Defining the role of a product manager
Below is a playbook I’ve used to describe the responsibilities of a product manager for hiring and professional development purposes.
Product managers wear many hats. First and foremost, you are a member of a cross-functional product development team—a team which you will work to support in a number of ways with your experience with business and technology.
Product managers are responsible for ensuring:
- Their team is rallied behind a unified vision and each member thoroughly understands the impact this vision has on the team, the business, customers and the wider industry.
- Outcomes are prioritised over outputs and scope is lean enough to deliver value without unnecessary effort.
- The product(s) they represent have clearly-defined value propositions which are thoroughly understood by each member of their team as well as all internal and external stakeholders.
- Initiatives are properly scrutinised and considered before they commence and the appropriate documentation (e.g., an initiative brief) has been completed.
- Customer engagement (e.g., customer interviews, site visits) within their team is frequent and productive. Customer needs are considered and form the basis of decision making within the team.
- Upcoming work and progress on work is shared frequently and clearly with the wider organisation, particularly key stakeholders.
- Data is intelligently and transparently consulted to aid decision making wherever possible.
- Features and products are released with minimal friction.
- The business (e.g., sales, marketing, customer support) has an understanding of their product and its features and is capable to support and sell it.
Build, measure & learn to make complex easy.
- Help your team to define outcome-centric initiatives, user stories and tasks, aligned to the vision, values and measures to which your team is aligned.
- Define success and failure measures, and ensure every completed task and initiative is measured and assessed by this criteria.

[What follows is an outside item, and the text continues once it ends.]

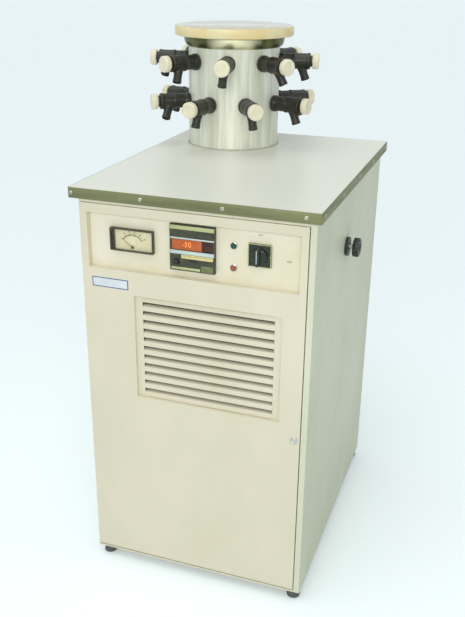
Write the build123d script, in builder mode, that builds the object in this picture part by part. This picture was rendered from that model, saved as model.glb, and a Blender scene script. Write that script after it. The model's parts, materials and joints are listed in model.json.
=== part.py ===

- Document and regularly share learnings with your team and the wider business.
- Demonstrate and reflect on value delivered, or undelivered.
- Encourage your team to embrace complexity and remove uncertainty through experimentation.
- Encourage a culture of learning and sharing. Every initiative or task is an experiment to be validated.
Bring value to market
Your team is accountable for the adoption and utilisation of the products and features you develop. The buck stops with you, so you need to:
- Ensure the wider business understands how your product works, who it’s intended for and the benefits it delivers. Personally involve yourself in efforts to demonstrate and expose what you are building.
- Provide marketing and sales with the information they require to execute launch campaigns and ongoing marketing/sales efforts.
- Test solutions with customers and prospects.
- Measure the outcomes of what is being built.
- Practice radical transparency with your colleagues, especially when it comes to data and other information you may have special access to.
- Be frugal and pragmatic. Cutting scope is a good thing, we’re looking for outcomes, not lines of code.
Communication and visualisation
In case it’s not already apparent—transparency is key. You are responsible for:
- Clearly and regularly communicating development milestones, key decisions and customer insights, to stakeholders.
- Experimenting with and finding effective ways to visualise and disseminate information.
- Keep your team in the loop. We work hard to give our teams as much autonomy as possible, but sometimes priorities will change for reasons outside of their control. You need to ensure they don’t feel caught off guard.
- You are the face of your product(s) and will be required to regularly represent your product(s) to various audiences including your team, the wider business, partners, customers, prospects and industry peers.
You must bridge the gap between your team and the customer:
- Engage with those who speak more regularly with customers (e.g., customer success, support, sales).
- Cut out the middleman. Go see your customers in person and contact them over the phone.
- Find quantitative ways to engage. Interviews and surveys are great, but also consider how you can analyse the data we have (e.g., support tickets, ideas, phone calls, bug submissions) to understand the market.
- Represent the business and the user, but don’t monopolise your insights. Don’t just represent the needs of external parties—expose your team to these parties. Your team should be able to prioritise work without you.
Product managers come with a range of strengths and weaknesses. When building a product team, it is important to keep this in mind and hire for complimentary strengths. Neal Cabage’s Product Team Competencies is a fantastic resource to better understand this.